Adele cat eyes. That was my random goal last month.

The British Grammy winner’s cat-eye liner look has always intrigued me since she is a reluctant public figure—a hermit some have said—and yet when she does resurface for a tour or award ceremony, she is often sporting a magical Harry Potter-movie frock and that big cat-eye.

Quirky, flirty and mysterious. What’s not to love? Like the occasional ruby red lips, cat-eye liner can break up the boredom of bulky winter neutrals and dreary days. At least, that was my pitch to myself and one workday instead of lunch, I went across the street to Macy’s to Todd, my go-to makeup counter guy, to get instruction.

“Adele cat-eyes,” I told him, plopping into his chair. He knew what I meant, but said he wasn’t the best and fetched another makeup artist he introduced as The Wingtip Whiz. She had banged velvety blue hair, false eyelashes and about five times the amount of makeup I normally wear, so I was momentarily afraid she would turn me into a drag version of myself.

“I want a clean, day-time version of the Adele cat-eye,” I clarified, as though it wasn’t completely obvious from my face that I trend makeup light. You can do too much with makeup was what I discovered when I let pre-Todd artists play with my face. Often I’d sulked away thinking This is how I would look if I was headlining on Broadway or a red-light district. Often I’d sulked away with makeup wipes and apologies.

The Wingtip Whiz was pleasant and committed, but when I thought she’d been at it forever (aka – longer than the daily five minutes I spend putting on my face), I asked for a mirror. Too black, too arched, too Adele. After feedback, she knit her full, perfectly arched brows in concentration and went at it again.

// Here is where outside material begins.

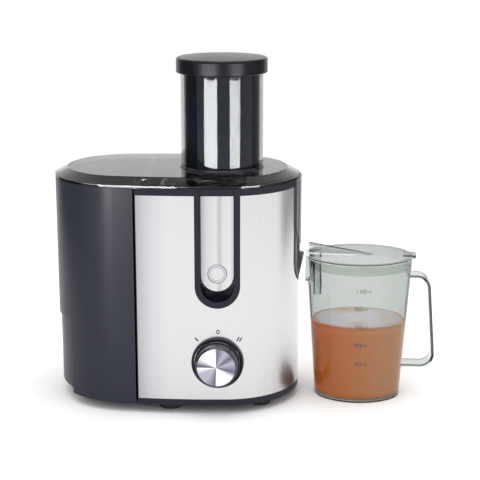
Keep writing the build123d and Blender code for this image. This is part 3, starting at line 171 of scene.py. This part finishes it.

It was only then that I saw she was in a fierce competition with herself and wasn’t going to quit until she delivered. This both alarmed and fascinated me because in what world was having the perfect cat-eye liner that serious?

And then…

As she seemed to be wrapping up her masterpiece, out of the corner of my almost-done cat eye, I saw a young man in a red flannel shirt and black beanie dashed by in a crouched position with something tucked under his arm. Then he popped up, ran to the next counter, and crouched down again. Todd’s face was frozen in an awkward smile and the staff at the nearby counter had WTH expressions on their faces. A buzzer went off and two security guards apprehended the thief. No surprise there, but I was blown away by The Wingtip Whiz’s willingness to hang in there amidst the hijinks around us. Maybe store thefts were old news. Maybe she was born with a surgeon’s focus and deft hands. Maybe perfectionism stalks her too. In any case, I returned to work with the perfect-for-me cat eye and laughter in my belly.